[Entries with model source code]
★ ★ ★ ★ ★ ★ ★
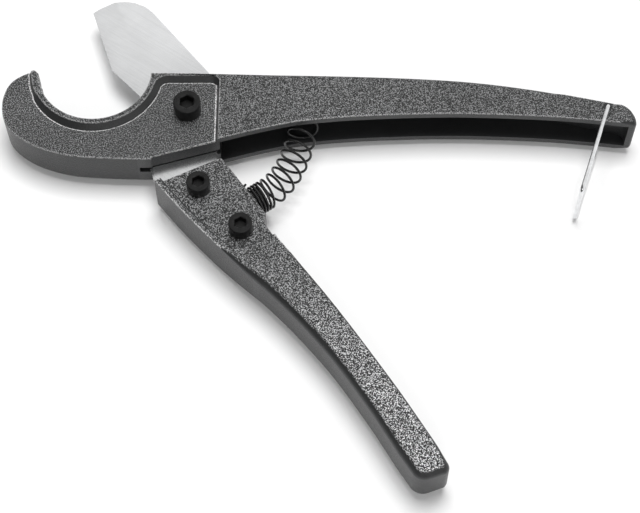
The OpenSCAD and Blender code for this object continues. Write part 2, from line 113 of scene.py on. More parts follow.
class Graph:
    """Adds nodes to one node tree and links them."""

    def __init__(self, tree: bpy.types.NodeTree) -> None:
        """Keeps the tree.

        Args:
            tree: the node tree to fill.
        """
        self.tree = tree

    def add(self, kind: str, inputs: dict | None = None, **settings: object) -> bpy.types.Node:
        """Adds one node.

        Args:
            kind: the node's type name.
            inputs: values or output sockets for its inputs, by name or index.
            **settings: attributes of the node.

        Returns:
            The new node.
        """
        node = self.tree.nodes.new(kind)
        for name, value in settings.items():
            setattr(node, name, value)
        for name, value in (inputs or {}).items():
            if isinstance(value, bpy.types.NodeSocket):
                self.tree.links.new(value, node.inputs[name])
            else:
                node.inputs[name].default_value = value
        return node

    def link(self, output: bpy.types.NodeSocket, socket: bpy.types.NodeSocket) -> None:
        """Links an output to an input."""
        self.tree.links.new(output, socket)

    def math(self, operation: str, *values: object, clamp: bool = False) -> bpy.types.NodeSocket:
        """Adds a Math node.

        Args:
            operation: the node's operation.
            *values: numbers or sockets for its inputs, in order.
            clamp: whether the result is held between 0 and 1.

        Returns:
            The node's output.
        """
        node = self.add("ShaderNodeMath", dict(enumerate(values)), operation=operation)
        node.use_clamp = clamp
        return node.outputs[0]

    def ramp(self, value: bpy.types.NodeSocket, low: float, high: float,
             to_low: float = 0.0, to_high: float = 1.0) -> bpy.types.NodeSocket:
        """Maps a value from one range to another, smoothly and held to it.

        Args:
            value: the socket to map.
            low: value that gives to_low.
            high: value that gives to_high.
            to_low: result at low.
            to_high: result at high.

        Returns:
            The mapped value.
        """
        node = self.add("ShaderNodeMapRange",
                        {0: value, 1: low, 2: high, 3: to_low, 4: to_high},
                        interpolation_type="SMOOTHSTEP")
        return node.outputs[0]

    def scaled(self, colour: object, factor: bpy.types.NodeSocket) -> bpy.types.NodeSocket:
        """Multiplies a colour by a factor."""
        return self.add("ShaderNodeVectorMath", {0: colour, "Scale": factor},
                        operation="SCALE").outputs[0]

    def noise(self, vector: bpy.types.NodeSocket, scale: object, detail: float,
              **others: float) -> bpy.types.NodeSocket:
        """Adds a noise texture.

        Args:
            vector: the coordinates it reads.
            scale: its scale, a number or a socket.
            detail: its octaves.
            **others: its other inputs, such as Roughness.

        Returns:
            The noise's value.
        """
        return self.add("ShaderNodeTexNoise", {"Vector": vector, "Scale": scale,
                                               "Detail": detail, **others}).outputs[0]

    def axis(self, vector: bpy.types.NodeSocket, index: int) -> bpy.types.NodeSocket:
        """One component of a vector, counted from 0."""
        return self.add("ShaderNodeSeparateXYZ", {0: vector}).outputs[index]

    def blend(self, factor: object, first: object, second: object) -> bpy.types.NodeSocket:
        """Mixes two colours.

        Args:
            factor: share of the second colour.
            first: colour or socket.
            second: colour or socket.

        Returns:
            The mixed colour.
        """
        node = self.add("ShaderNodeMix", data_type="RGBA")
        for socket, value in zip((node.inputs[0], node.inputs[6], node.inputs[7]),
                                 (factor, first, second)):
            if isinstance(value, bpy.types.NodeSocket):
                self.tree.links.new(value, socket)
            else:
                socket.default_value = value
        return node.outputs[2]


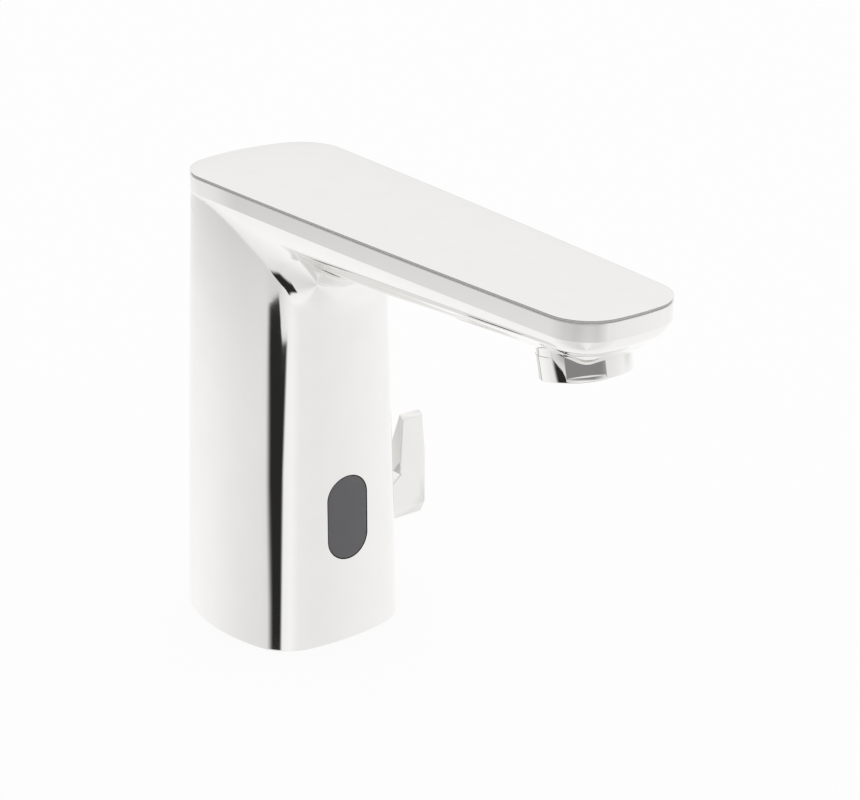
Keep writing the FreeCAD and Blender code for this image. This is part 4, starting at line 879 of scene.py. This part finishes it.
# Smoked acrylic: a dark neutral grey right through, glossy, with the faintest haze 6 mm across.
smoked, tree, place = new_material("smoked_acrylic")
haze = add(tree, "ShaderNodeTexNoise", {"Scale": per_mm(6.0), "Detail": 2.0}, {"Vector": place})
tint = add(tree, "ShaderNodeMix", {"data_type": "RGBA", 6: linear("#57575a"), 7: linear("#5c5c5e")},
           {0: haze.outputs["Fac"]})
rough = add(tree, "ShaderNodeMapRange", {"To Min": 0.1, "To Max": 0.16}, {"Value": haze.outputs["Fac"]})
shader = add(tree, "ShaderNodeBsdfPrincipled",
             links={"Base Color": tint.outputs[2], "Roughness": rough.outputs["Result"]})
add(tree, "ShaderNodeOutputMaterial", links={"Surface": shader.outputs["BSDF"]})
window = softened("sensor_window_polished", "sensor_window", 0.3, smoked)
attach(window, "tap")
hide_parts("sensor_window")
dress(black_rubber, "window_gasket")

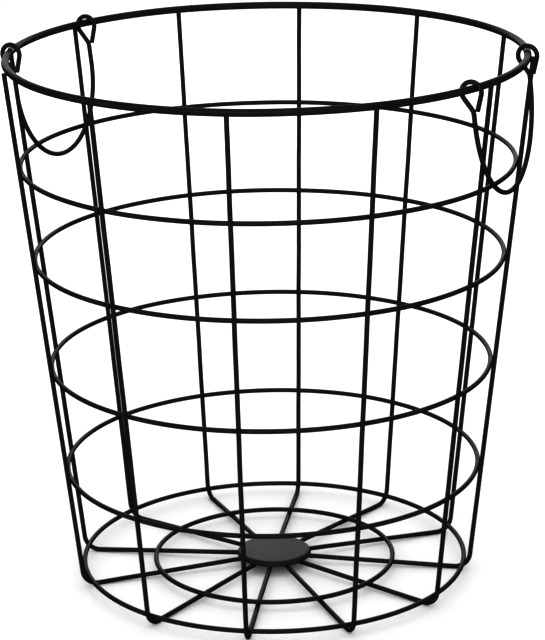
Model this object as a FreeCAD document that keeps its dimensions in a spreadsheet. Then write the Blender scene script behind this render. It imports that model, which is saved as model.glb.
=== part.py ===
# Round, open-topped wire collecting basket with two drop handles.
#
# Twelve L-shaped rib wires stand outside a heavy rim wire and four hoops. At the
# bottom each rib bends inwards under an outer base ring, carries an inner base ring
# and ends below a small pressed hub plate. Every crossing is a resistance weld, which
# sinks the two wires into each other by a fraction of a millimetre. Two drop handles
# hang on the rim by an open hook at each end. Both are bent from the same length of wire,
# and the right one is spread a little wider than the left one.
#
# Frame: +Z up, origin on the ground at the basket's axis, millimetres.
import FreeCAD, Part
import math
import os

import Sketcher

PARTS_FOLDER = "parts"
HOOP_COUNT = 4
ORIGIN_POINT = (-1, 1)  # the sketch's own origin: geometry index and point position

# Driving dimensions: alias, value in mm (slopes are plain ratios, angles are degrees).
DIMENSIONS = (
    ("wire_dia", 3.2),            # hoops, base rings, ribs and handles
    ("rim_wire_dia", 5.0),
    ("weld_set", 0.3),            # how far two welded wires sink into each other
    ("rim_radius", 177.5),        # to the rim wire's centre line
    ("rim_height", 375.0),
    ("wall_slope", 0.109),        # outward travel of a rib for each mm of height
    ("hoop_1_height", 302.2),
    ("hoop_2_height", 235.8),
    ("hoop_3_height", 157.6),
    ("hoop_4_height", 80.8),
    ("bend_radius", 11.0),        # rib's bottom bend, to the centre line
    ("nest_angle", 39.0),         # where the outer base ring touches inside the bend
    ("spoke_slope", 0.04),        # rise of a floor spoke for each mm towards the hub
    ("spoke_end_radius", 9.0),    # gap left between the spokes' inner ends
    ("inner_ring_radius", 85.6),
    ("hub_radius", 26.6),
    ("hub_depth", 3.6),           # pressed cap: flat top and turned-down edge
    ("hub_edge_radius", 3.0),
    ("hub_sheet", 1.2),
    ("rib_01_turn", 15.5),        # each rib's direction, anticlockwise from +X; the ribs
    ("rib_02_turn", 44.5),        # are set by hand, so their spacing isn't quite even
    ("rib_03_turn", 75.0),
    ("rib_04_turn", 105.0),
    ("rib_05_turn", 134.0),
    ("rib_06_turn", 163.0),
    ("rib_07_turn", 192.0),
    ("rib_08_turn", 219.0),
    ("rib_09_turn", 255.0),
    ("rib_10_turn", 285.0),
    ("rib_11_turn", 315.0),
    ("rib_12_turn", 345.5),
    ("right_half_span", 60.0),    # half the distance between a handle's two hooks
    ("right_grip_depth", 80.9),   # rim centre to the bottom of the grip
    ("right_turn", 0.0),          # handle's clockwise turn about the basket's axis
    ("left_half_span", 54.3),
    ("left_grip_depth", 83.6),
    ("left_turn", 1.8),
    ("grip_lean", 6.5),           # grip's lean towards the hooks' free ends
    ("grip_start", 18.5),         # depth where hook and grip join, on the straight leg
    ("crown_radius", 6.7),        # hook's round top, to the centre line
    ("crown_drop", 2.0),          # crown's centre below the rim's centre
    ("hook_slant", 39.0),         # slanting stretch under the rim, from the vertical
    ("hook_bend_radius", 8.0),
    ("hook_tip_reach", 4.2),
    ("hook_tip_drop", 14.3),
)
RIB_LABELS = tuple(alias.removesuffix("_turn") for alias, _ in DIMENSIONS if alias.startswith("rib_"))
SIZE = dict(DIMENSIONS)

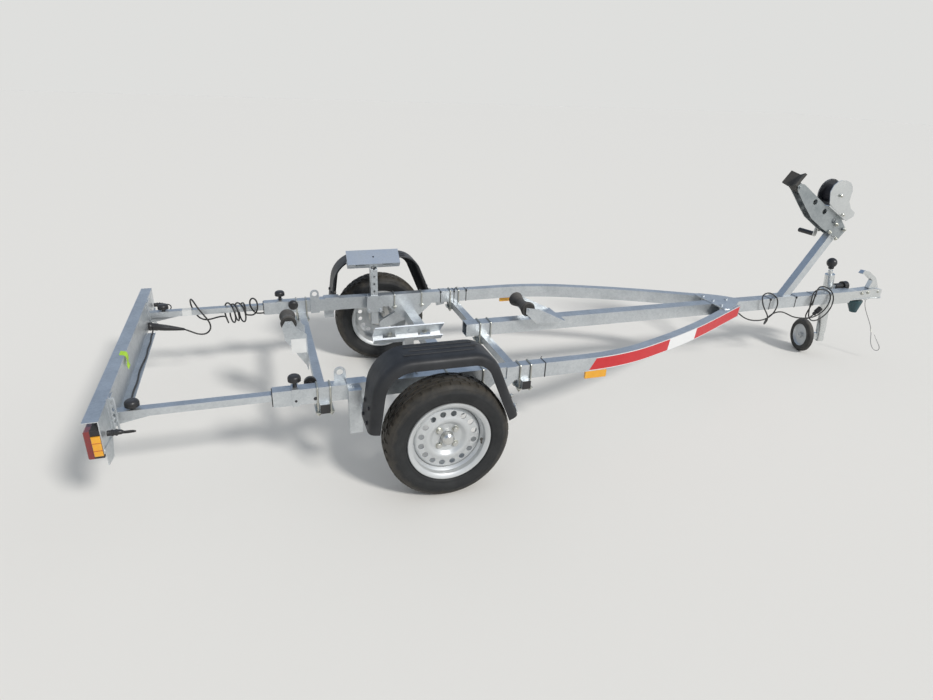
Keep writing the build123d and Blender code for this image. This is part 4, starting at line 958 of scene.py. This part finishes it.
# %% Pressed steel wheels
vent_r, vent_ring, vent_count = 13.2, 119, 16
vent_out, peg_length = 0.03, 0.06
wheel_steps = 128

for name, side in SIDES:
    centre = middle("tyre_" + name)
    disc = turned("pressed_wheel_" + name, disc_section, centre, side, wheel_steps)
    pegs = []
    for i in range(vent_count):
        angle = 2 * pi * (i + 0.5) / vent_count
        out = Vector((vent_ring * MM * cos(angle), side * vent_out, vent_ring * MM * sin(angle)))
        pegs.append(peg(centre + out, vent_r * MM, peg_length, 24))
    cut_holes(disc, pegs)
    barrel = turned("barrel_" + name, barrel_section, centre, side, wheel_steps)
    wheel = join([disc, barrel])
    soften(wheel, 0.0012, 2, 40)
    smooth(wheel, 35)
    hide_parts("rim_" + name)
    dress(wheel, silver, "wheel_" + name)
    print(wheel.name, len(wheel.data.polygons), "faces")

# %% [markdown]
# A fender is one moulded section swept over the wheel. The section has a small flange inside,
# a flat top, and an outer edge that rolls over into a deep skirt with a bead. The legs lean in
# towards the top, so first comes the place where each leg meets its round corner.

# %% Fender section and corners
rear_foot, front_foot, fender_foot_z, fender_top_z = -345, 300, 370, 675
rear_lean, front_lean = radians(8), radians(22.3)
rear_round, front_round = 165, 130
fender_in, fender_out, skirt = 655.5, 824.5, 46
fender_shift = {"left": 35, "right": 0}

fender_section = [(fender_in, 9), (fender_in + 0.5, 3), (fender_in + 3, 0.4), (fender_in + 30, 0)]
fender_section += [(fender_out - back, drop) for back, drop in (
    (34, 0), (24, 1), (14, 4), (6, 10), (2, 18), (0, 28), (0, skirt), (3, skirt + 2))]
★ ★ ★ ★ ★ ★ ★
- _Instruction_: Find the lines with the string "starting" and reproduce them.

- _Written solution_:
Keep writing the FreeCAD and Blender code for this image. This is part 4, starting at line 879 of scene.py. This part finishes it.
Keep writing the build123d and Blender code for this image. This is part 4, starting at line 958 of scene.py. This part finishes it.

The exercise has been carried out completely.